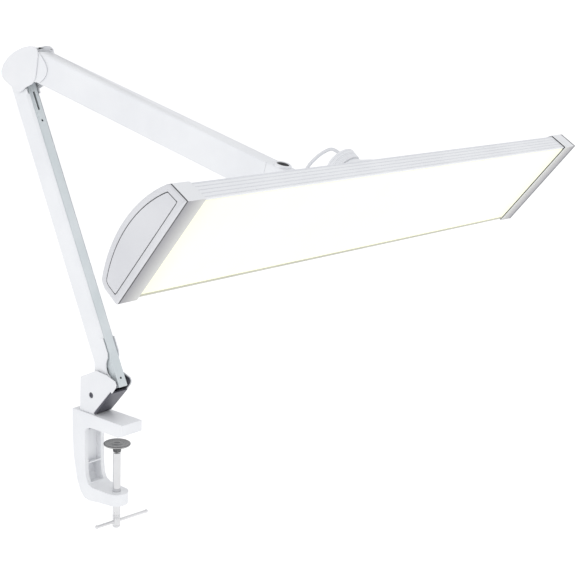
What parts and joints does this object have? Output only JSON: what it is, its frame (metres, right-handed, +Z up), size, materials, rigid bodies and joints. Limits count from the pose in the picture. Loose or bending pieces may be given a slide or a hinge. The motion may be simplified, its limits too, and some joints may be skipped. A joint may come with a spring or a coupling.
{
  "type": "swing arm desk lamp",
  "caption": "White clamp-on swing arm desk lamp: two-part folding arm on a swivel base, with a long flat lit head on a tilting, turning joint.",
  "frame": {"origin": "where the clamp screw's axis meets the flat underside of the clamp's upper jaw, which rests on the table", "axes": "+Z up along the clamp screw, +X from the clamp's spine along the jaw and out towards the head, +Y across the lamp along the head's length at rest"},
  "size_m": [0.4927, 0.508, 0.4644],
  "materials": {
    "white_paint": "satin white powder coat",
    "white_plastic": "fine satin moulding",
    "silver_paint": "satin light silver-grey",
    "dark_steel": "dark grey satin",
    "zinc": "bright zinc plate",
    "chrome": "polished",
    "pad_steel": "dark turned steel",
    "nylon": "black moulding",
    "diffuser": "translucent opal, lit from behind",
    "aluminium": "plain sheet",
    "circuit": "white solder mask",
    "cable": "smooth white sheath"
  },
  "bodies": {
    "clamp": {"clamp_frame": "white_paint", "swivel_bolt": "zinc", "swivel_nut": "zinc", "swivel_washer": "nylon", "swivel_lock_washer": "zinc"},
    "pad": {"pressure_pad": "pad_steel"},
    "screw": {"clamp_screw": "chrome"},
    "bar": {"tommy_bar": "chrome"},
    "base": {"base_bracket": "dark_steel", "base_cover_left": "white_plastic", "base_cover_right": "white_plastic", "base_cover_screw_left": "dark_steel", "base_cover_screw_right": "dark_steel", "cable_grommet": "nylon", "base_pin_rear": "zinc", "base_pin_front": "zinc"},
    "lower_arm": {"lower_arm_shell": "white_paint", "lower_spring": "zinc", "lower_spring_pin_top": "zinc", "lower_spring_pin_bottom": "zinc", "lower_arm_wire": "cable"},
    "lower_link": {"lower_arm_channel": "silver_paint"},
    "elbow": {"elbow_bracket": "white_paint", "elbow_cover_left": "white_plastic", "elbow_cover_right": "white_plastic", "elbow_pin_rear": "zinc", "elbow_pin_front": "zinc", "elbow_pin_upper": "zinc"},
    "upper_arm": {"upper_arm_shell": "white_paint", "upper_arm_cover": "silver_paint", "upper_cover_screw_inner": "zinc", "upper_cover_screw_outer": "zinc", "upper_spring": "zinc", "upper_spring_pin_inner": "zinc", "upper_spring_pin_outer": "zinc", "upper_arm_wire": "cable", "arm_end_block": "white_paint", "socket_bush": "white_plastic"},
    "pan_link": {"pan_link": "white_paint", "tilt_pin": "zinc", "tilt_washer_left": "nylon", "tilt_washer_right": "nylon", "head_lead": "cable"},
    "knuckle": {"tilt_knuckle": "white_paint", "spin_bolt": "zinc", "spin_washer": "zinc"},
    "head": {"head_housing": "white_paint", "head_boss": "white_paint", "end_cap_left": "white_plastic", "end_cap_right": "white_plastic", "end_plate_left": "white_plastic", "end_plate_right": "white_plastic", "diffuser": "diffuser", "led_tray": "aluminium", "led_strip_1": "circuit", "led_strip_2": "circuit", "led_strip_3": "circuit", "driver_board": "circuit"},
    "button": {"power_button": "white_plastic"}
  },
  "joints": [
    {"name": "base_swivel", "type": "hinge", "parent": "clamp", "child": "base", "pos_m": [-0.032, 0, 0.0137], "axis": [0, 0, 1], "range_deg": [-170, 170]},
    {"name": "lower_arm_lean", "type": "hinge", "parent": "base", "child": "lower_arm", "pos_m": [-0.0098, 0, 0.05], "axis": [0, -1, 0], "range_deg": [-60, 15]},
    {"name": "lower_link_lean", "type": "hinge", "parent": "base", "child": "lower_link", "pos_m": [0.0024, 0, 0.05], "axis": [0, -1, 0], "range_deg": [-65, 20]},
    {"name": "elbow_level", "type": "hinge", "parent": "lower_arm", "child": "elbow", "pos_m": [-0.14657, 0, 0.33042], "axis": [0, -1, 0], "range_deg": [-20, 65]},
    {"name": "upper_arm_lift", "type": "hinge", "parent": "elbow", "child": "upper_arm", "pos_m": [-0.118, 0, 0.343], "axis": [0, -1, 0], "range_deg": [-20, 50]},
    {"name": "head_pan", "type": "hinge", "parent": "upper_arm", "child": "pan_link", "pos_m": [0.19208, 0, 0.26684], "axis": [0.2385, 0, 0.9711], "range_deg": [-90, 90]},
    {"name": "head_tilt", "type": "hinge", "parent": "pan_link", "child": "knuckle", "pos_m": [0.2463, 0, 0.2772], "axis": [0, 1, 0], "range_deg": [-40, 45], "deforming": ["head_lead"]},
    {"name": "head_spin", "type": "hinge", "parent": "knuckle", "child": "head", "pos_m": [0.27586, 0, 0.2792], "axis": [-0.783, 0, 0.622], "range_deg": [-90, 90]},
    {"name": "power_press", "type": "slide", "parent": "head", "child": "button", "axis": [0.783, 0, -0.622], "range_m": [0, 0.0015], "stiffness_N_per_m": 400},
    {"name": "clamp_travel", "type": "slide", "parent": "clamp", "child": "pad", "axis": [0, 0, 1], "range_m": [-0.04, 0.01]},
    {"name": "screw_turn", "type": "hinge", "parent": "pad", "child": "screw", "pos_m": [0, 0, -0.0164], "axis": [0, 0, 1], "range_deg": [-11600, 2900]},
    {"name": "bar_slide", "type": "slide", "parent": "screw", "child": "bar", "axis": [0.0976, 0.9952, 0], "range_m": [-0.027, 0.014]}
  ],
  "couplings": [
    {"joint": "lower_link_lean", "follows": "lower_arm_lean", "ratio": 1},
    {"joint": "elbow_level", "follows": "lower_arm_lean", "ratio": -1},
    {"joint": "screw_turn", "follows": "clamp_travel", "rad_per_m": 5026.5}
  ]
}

▶ [Set task]:
A single figure is required: the number of lines above in which the word "materials" occurs.

▶ [Finished exercise]:
2